Whatever band Chad Stockdale finds himself in, it always enriches the soul and provides a real treat to wiggle my anvil, stirrup and eardrums to.   An early release on his life-affirming Weird Forest label, Klondike & York’s single “White Out the Blue Monk”/”Angry Gull” is a reet gush of Fire Music with Stockdale on tenor sax and ‘Naked’ Nathan Beier on percussion.  Akin to Peter Brotzmann jamming with Sunny Murray on the A side and with more of a Roscoe Mitchell/Melford Graves vibe on the flip, this duo’s free jazz can stand proud amidst any ESP and Actuel records in your collection.

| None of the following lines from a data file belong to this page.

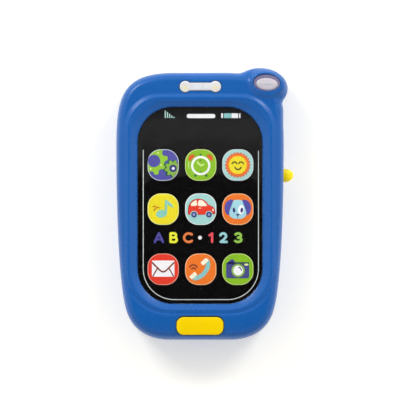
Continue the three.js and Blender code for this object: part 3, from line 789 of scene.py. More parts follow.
def back_cover(mats):
    cover = cover_skin("back", back_field, -1.2, PART_Z + 2.4, BACK_CELL)
    high = PART_Z + 3
    hollow = cavity([(WALL + 3.4, WALL), (WALL + 1.2, WALL + 1.5), (WALL, WALL + 5), (WALL, high)],
                    [(WALL + 3.2, EAR["low"] + WALL), (WALL + 0.6, 5.4), (WALL, 7.0), (WALL, high)])
    x, y0, y1, wall, roof = (TRAY[key] for key in ("x", "y0", "y1", "wall", "roof"))
    screw_y = DOOR["screw_y"]
    boolean(hollow, [
        block(-x - wall, x + wall, y0 - wall, y1 + wall, 1, roof + 1),
        prism(door_outline(1.6), 1, WALL + 1.2),
        rod(0, screw_y, 1, 7.4, 4.0),
        at_posts(0.4, PART_Z - GAP / 2, 3.8),
        speaker_ring(),
    ])
    boolean(cover, [hollow])
    sink = ((3.6, -0.6), (2.9, 0), (2.66, 0.25), (2.6, 0.6), (2.6, 5.6))
    boolean(cover, [
        block(-60, 60, -80, 80, PART_Z - GAP / 2, 30),
        grille_holes(),
        join_parts(*[turned(*post, sink) for post in CASE_POSTS]),
        at_posts(5, 13, SCREW_HOLE, 24),
        stacked(lambda grow: door_outline(GAP + grow),
                ((0.9, -0.5), (0.3, 0.0), (0.06, 0.2), (0, 0.5), (0, WALL))),
        block(-x, x, y0, y1, -1, roof),
        join_parts(*[block(hook - 3.5, hook + 3.5, -42.4, y0 + 0.2, WALL, 4.4) for hook in HOOK_X]),
        rod(0, screw_y, -1, 4.1, 2.1),
        block(-2.7, 2.7, screw_y - 2.7, screw_y + 2.7, 4.0, 8),
        *knob_cutters(),
    ])
    add_lip(cover)
    return piece("back_cover", cover, mats["shell"], "housing", ["back_cover"], 28)


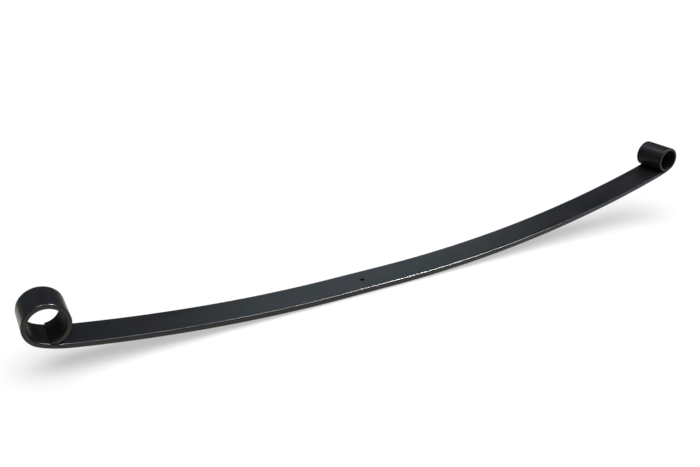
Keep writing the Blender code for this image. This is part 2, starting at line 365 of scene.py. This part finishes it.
def laid_strip(start, end, resting_on=None):
    """A length of the bar, laid along the middle line, with its tip pressed onto the leaf."""
    path, _ = drawn_line(start, end, size["Spacing"])
    path = strip.add("GeometryNodeSetCurveNormal", {"mode": "Z_UP"}, {"Curve": path})["Curve"]
    bar = strip.add("GeometryNodeCurveToMesh", {},
                    {"Curve": path, "Profile Curve": section, "Fill Caps": True})["Mesh"]
    here = strip.add("GeometryNodeInputPosition")["Position"]
    station, across, height = parts_of(here)
    upper = height.math("SIGN", height)
    thickness = thickness_at(station)
    height = height + upper * (thickness - size["End thickness"]) / 2.0
    # The tip's resting side reaches further, so that its end stands square on the leaf.
    near_tip = clamped((station - size["Strip end"]) / (2.0 * NOSE_REACH) + 1.0)
    station = station + near_tip * (0.5 - height / thickness) * NOSE_REACH
    sample = strip.add("GeometryNodeSampleCurve", {"mode": "LENGTH", "data_type": "FLOAT"}, {
        "Curves": middle_line, "Length": station + SEAT_HALF_LENGTH})
    tangent_x, _, tangent_z = parts_of(sample["Tangent"])
    normal = vector(tangent_z * side * -1.0, 0.0, tangent_x * side)

    def off_line(distance):
        moved = strip.add("ShaderNodeVectorMath", {"operation": "SCALE"},
                          {"Vector": normal, "Scale": distance})["Vector"]
        return strip.add("ShaderNodeVectorMath", {"operation": "ADD"},
                         {0: sample["Position"], 1: moved})["Vector"]

    pressed = height
    if resting_on is not None:
        outward = strip.add("ShaderNodeVectorMath", {"operation": "SCALE"},
                            {"Vector": normal, "Scale": -1.0})["Vector"]
        hit = strip.add("GeometryNodeRaycast", {"data_type": "FLOAT"}, {
            "Target Geometry": resting_on, "Source Position": off_line(thickness / 2.0),
            "Ray Direction": outward, "Ray Length": thickness * 2.0})
        room = (hit["Hit Distance"] - CONTACT_GAP) / thickness
        room = room.math("MINIMUM", room, 1.0)
        on_ring = (station > arm_length + size["Bore"]) * hit["Is Hit"]
        press = 1.0 - on_ring * (1.0 - room)
        pressed = thickness / 2.0 - (thickness / 2.0 - height) * press

    # What the paint reads: the rounded edges, the large eye's dull bore, and the place.
    near_side = (abs(across) - (WIDTH / 2 - EDGE_BAND)) / EDGE_ROUNDING
    near_face = (abs(height) - (thickness / 2.0 - EDGE_BAND)) / EDGE_ROUNDING
    edge_share = clamped(near_side) * clamped(near_face)
    in_eye = clamped((station - (arm_length - 0.3 * size["Bore"])) / BORE_FADE)
    inner_face = clamped(height / thickness * 4.0 - 0.9)
    at_large_eye = 1.0 - (side > 0.0)
    dullest = clamped((station - size["Strip end"] + DULLEST_LENGTH) / DULLEST_FADE)
    bore_share = in_eye * inner_face * at_large_eye * (dullest * 0.4 + 0.6)
    place_on_strip = vector(station * side, across * side, height)
    for attribute, kind, value in (("strip_edge", "FLOAT", edge_share),
                                   ("strip_bore", "FLOAT", bore_share),
                                   ("strip_place", "FLOAT_VECTOR", place_on_strip)):
        bar = strip.add("GeometryNodeStoreNamedAttribute", {"data_type": kind, "domain": "POINT"},
                        {"Geometry": bar, "Name": attribute, "Value": value})["Geometry"]
    sideways = vector(0.0, across * side, 0.0)
    laid = strip.add("ShaderNodeVectorMath", {"operation": "ADD"},
                     {0: off_line(pressed), 1: sideways})["Vector"]
    return strip.add("GeometryNodeSetPosition", {},
                     {"Geometry": bar, "Position": laid})["Geometry"]


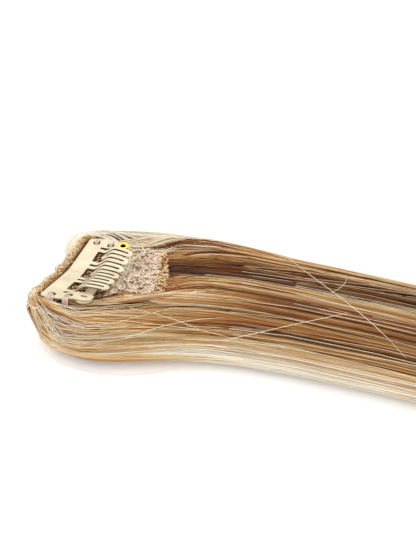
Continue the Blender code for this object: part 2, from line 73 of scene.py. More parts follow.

Lastly, Crawl Unit is the nom de guerre of former Sacramento resident Joe Colley, now an internationally known experimental sound artist who appears at festivals around the world. Recorded in Sacramento and Massachusetts, this 10”, entitled 1993 EP will wrap your head in layers of grrrrr and confusion as spoken word samples butt up against roughly granulated noise, other-worldly and malevolent drones or the sounds of technology being abused in all the right ways. One of the track titles states quite explicitly – “Composition Designed To Blot Out the Speech of Idiots”.

I’ll have to throw that one on when the neighbors come home.